> Prompt
Reproduce the top of the data verbatim, through and including the line that contains "21.6), (-4.1, 20.4)]".

> Source material
========
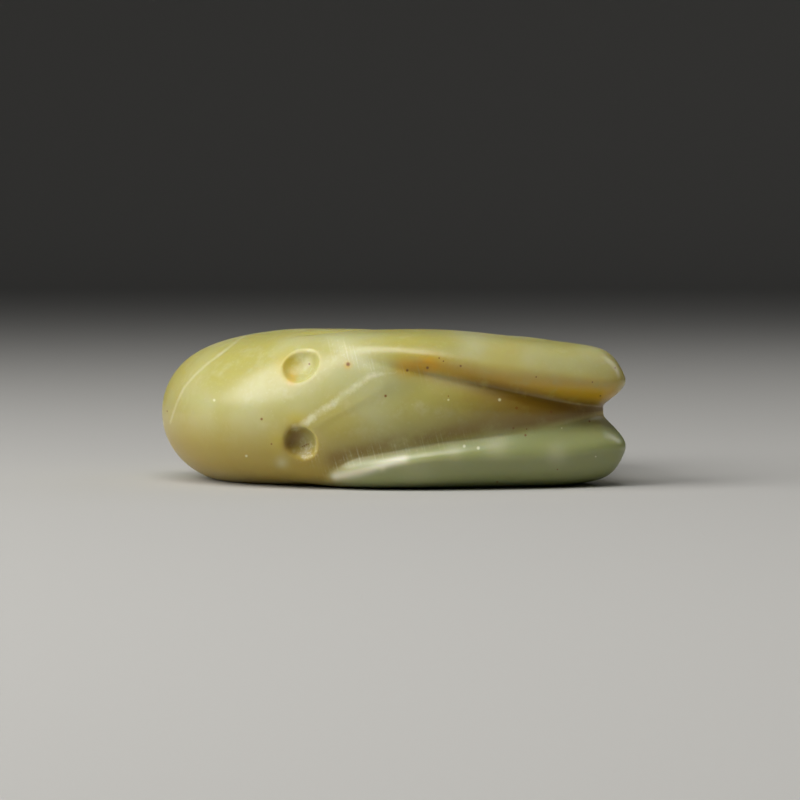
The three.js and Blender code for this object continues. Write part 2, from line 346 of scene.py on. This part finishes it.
# The marks on the stone, as paths of (x, z) places seen from the front: veins and stain run back into it.
# The white streak along the lower ear's front is a painted highlight, and the worn facet is partly a painted
# sheen.
ARC_VEIN = [
    (-37.9, 10.0), (-37.2, 11.9), (-36.5, 13.7), (-35.2, 16.2), (-33.3, 18.4), (-31.4, 20.1), (-29.3, 21.7),
    (-26.1, 24.2), (-23.0, 26.4),
]
BROW_VEIN = [
    (-16.2, 10.2), (-14.8, 10.8), (-13.6, 11.9), (-11.8, 13.1), (-9.4, 14.6), (-8.4, 15.9), (-6.6, 16.9),
    (-5.2, 18.1), (-4.1, 18.7), (-2.5, 19.1), (0.2, 19.4), (3.6, 21.2), (7.3, 22.0), (10.6, 22.6),
    (14.4, 23.6), (17.3, 24.4), (19.9, 24.8),
]
OCHRE_BAND = [
    (1.5, 20.3), (4.1, 20.5), (6.7, 20.1), (9.8, 19.0), (13.9, 18.0), (18.8, 16.9), (25.5, 16.0),
    (32.2, 15.1), (35.4, 14.4),
]
BROWN_EDGE = [
    (-9.8, 5.2), (-7.3, 6.0), (-3.2, 7.0), (0.8, 7.9), (5.7, 8.7), (10.6, 9.6), (15.5, 10.6), (22, 11.4),
]
PALE_EDGE = [(5.7, 18.9), (8.5, 18.2), (11.1, 17.4), (13.9, 16.6), (17.2, 15.7), (20.5, 15.0)]
# A painted highlight: a white streak along the front of the lower ear, where the polish catches the light.
HIGHLIGHT_STREAK = [(-9.6, 2.2), (-8.1, 2.5), (-6.0, 3.0), (-4.0, 3.6), (-2.1, 4.3), (0.0, 4.9), (1.6, 5.3)]
# A worn facet at the front of the upper ear: ground and whitened stone, painted paler too as a painted sheen
# where it faces the light.
FACET = [(-10.3, 24.9), (-8.1, 23.4), (-6.0, 21.6), (-4.1, 20.4)]

# Round zones of one colour or finish, as (x, z, reach, share).
YELLOW_ZONES = [
    (17.5, 20.2, 6.0, 0.45), (-17.3, 20.4, 2.0, 1.0), (-15.8, 11.3, 1.7, 0.7), (-18.7, 8.0, 1.6, 0.6),
    (-9.0, 12.0, 4.0, 0.3), (2.0, 22.0, 3.0, 0.3),
]
OCHRE_ZONES = [(-16.8, 18.3, 0.9, 0.7), (5.4, 20.4, 1.8, 0.5), (2.4, 20.5, 1.3, 0.2), (-7.5, 20.6, 0.6, 0.7)]
# Painted shadow: brown on the upper-left wall of the lower eye, where its shade falls.
PIT_SHADE_ZONES = [(-16.2, 9.2, 1.5, 0.9), (-17.3, 7.4, 1.2, 0.8)]
PALE_ZONES = [
    (9.8, 6.4, 1.6, 0.4), (16.7, 7.4, 2.2, 0.5), (26.6, 5.7, 1.8, 0.5), (-18.5, 4.4, 1.0, 0.5),
    (3.5, 5.0, 3.5, 0.3), (13.0, 23.6, 2.0, 0.5), (22.0, 21.4, 1.4, 0.3), (-1.9, 3.8, 0.5, 0.8),
]
DRILLED = [(-15.9, 20.6, 3.3, 1.0), (-15.2, 7.5, 3.0, 1.0)]
# The right walls of the eyes, which face the light: rough ground stone, and a painted highlight in
# near-white.
ABRADED_AND_LIT_ZONES = [(-14.0, 6.4, 1.6, 0.9), (-13.8, 19.6, 1.2, 0.6)]

# Where each colour and finish comes in or fades out, along x, y or z, or away from a groove, or as the share
# of a path, and below them how wide and how strong each one is.
# The honey towards the chin is painted shade: it deepens the colour towards the bottom of the head.
CHIN_SHADE_Z_SPAN = 3, 15
CHIN_SHADE_X_SPAN = -14, 2
HONEY_TIP_X_SPAN = 30, 38
HONEY_SNOUT_X_SPAN = -39, -29
GREY_SPAN = -0.3, 0.9
GREY_X_SPAN = -13, -5
GROOVE_BROWN_X_SPAN = 6, 16
WEDGE_SHADE_X_SPAN = 2, 24
WEDGE_SHADE_EDGE_SPAN = -1.2, 0.4
BROWN_EDGE_SHARE_SPAN = 0.5, 1.0
VEIN_SHARE_SPAN = 0.5, 0.72
PALE_EDGE_SHARE_SPAN = 0.2, 1.0
STROKE_START_X_SPAN = -14, -8
STROKE_END_X_SPAN = 2, 18
FACET_Y_SPAN = -39, -32
FRONT_Y_SPAN = -14, -4
CROWN_Y_SPAN = -24, -12

CHIN_HONEY_SHADE, TIP_HONEY, SNOUT_HONEY = 0.9, 0.3, 0.25
OCHRE_HALF_WIDTH, OCHRE_WIDENING = 1.5, 1.2
OCHRE_SHARE, OCHRE_DEEPENING = 0.6, 0.4
# Brown stain in the grooves with painted shade: partly shade under the brow's lower edge and under the upper
# ear, and all painted shade on the brow's narrow end between the ears.
EDGE_BROWN_AND_SHADE, GROOVE_BROWN_AND_SHADE, WEDGE_SHADE = 0.7, 0.8, 0.9
BROWN_EDGE_HALF_WIDTH, BROWN_GROOVE_HALF_WIDTH = 1.5, 1.1
BROWN_GROOVE_OFFSET = 0.3
EDGE_PALE, FACET_PALE_AND_SHEEN = 0.4, 0.4
PALE_EDGE_HALF_WIDTH, FACET_HALF_WIDTH = 0.9, 1.1
GROUND_OFFSET, GROUND_HALF_WIDTH = 0.2, 1.2
UPPER_GROUND = 0.5
DRILLED_FROST = 0.25
STROKE_GRIT = 0.4
STROKE_LEAN = 0.27
HIGHLIGHT_SHARE, HIGHLIGHT_HALF_WIDTH = 0.8, 0.75
FACET_ABRASION_AND_SHEEN = 0.6
VEIN_THINNING = 1.2
OUT_OF_REACH = 9.0


def way_to(path, x, z):
    """Distance from every point to the nearest straight piece of a path, and the share of the path there."""
    path = np.array(path, float)
    nearest, share = np.full(x.shape, np.inf), np.zeros(x.shape)
    for i, (start, stop) in enumerate(zip(path[:-1], path[1:])):
        reach = stop - start
        u = np.clip(((x - start[0]) * reach[0] + (z - start[1]) * reach[1]) / (reach @ reach), 0, 1)
        away = np.hypot(x - start[0] - u * reach[0], z - start[1] - u * reach[1])
        share = np.where(away < nearest, (i + u) / (len(path) - 1), share)
        nearest = np.minimum(away, nearest)
    return nearest, share


def zones(x, z, spots):
    """The sum of bell curves round the spots, each as high as its share."""
    return sum(share * gully(np.hypot(x - at_x, z - at_z), reach) for at_x, at_z, reach, share in spots)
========
> Task output
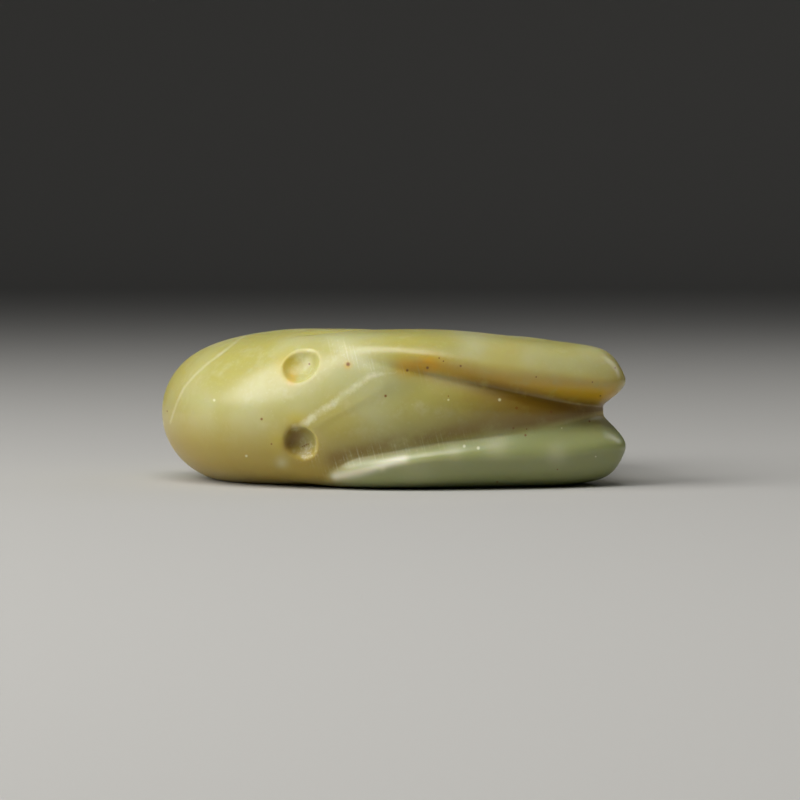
The three.js and Blender code for this object continues. Write part 2, from line 346 of scene.py on. This part finishes it.
# The marks on the stone, as paths of (x, z) places seen from the front: veins and stain run back into it.
# The white streak along the lower ear's front is a painted highlight, and the worn facet is partly a painted
# sheen.
ARC_VEIN = [
    (-37.9, 10.0), (-37.2, 11.9), (-36.5, 13.7), (-35.2, 16.2), (-33.3, 18.4), (-31.4, 20.1), (-29.3, 21.7),
    (-26.1, 24.2), (-23.0, 26.4),
]
BROW_VEIN = [
    (-16.2, 10.2), (-14.8, 10.8), (-13.6, 11.9), (-11.8, 13.1), (-9.4, 14.6), (-8.4, 15.9), (-6.6, 16.9),
    (-5.2, 18.1), (-4.1, 18.7), (-2.5, 19.1), (0.2, 19.4), (3.6, 21.2), (7.3, 22.0), (10.6, 22.6),
    (14.4, 23.6), (17.3, 24.4), (19.9, 24.8),
]
OCHRE_BAND = [
    (1.5, 20.3), (4.1, 20.5), (6.7, 20.1), (9.8, 19.0), (13.9, 18.0), (18.8, 16.9), (25.5, 16.0),
    (32.2, 15.1), (35.4, 14.4),
]
BROWN_EDGE = [
    (-9.8, 5.2), (-7.3, 6.0), (-3.2, 7.0), (0.8, 7.9), (5.7, 8.7), (10.6, 9.6), (15.5, 10.6), (22, 11.4),
]
PALE_EDGE = [(5.7, 18.9), (8.5, 18.2), (11.1, 17.4), (13.9, 16.6), (17.2, 15.7), (20.5, 15.0)]
# A painted highlight: a white streak along the front of the lower ear, where the polish catches the light.
HIGHLIGHT_STREAK = [(-9.6, 2.2), (-8.1, 2.5), (-6.0, 3.0), (-4.0, 3.6), (-2.1, 4.3), (0.0, 4.9), (1.6, 5.3)]
# A worn facet at the front of the upper ear: ground and whitened stone, painted paler too as a painted sheen
# where it faces the light.
FACET = [(-10.3, 24.9), (-8.1, 23.4), (-6.0, 21.6), (-4.1, 20.4)]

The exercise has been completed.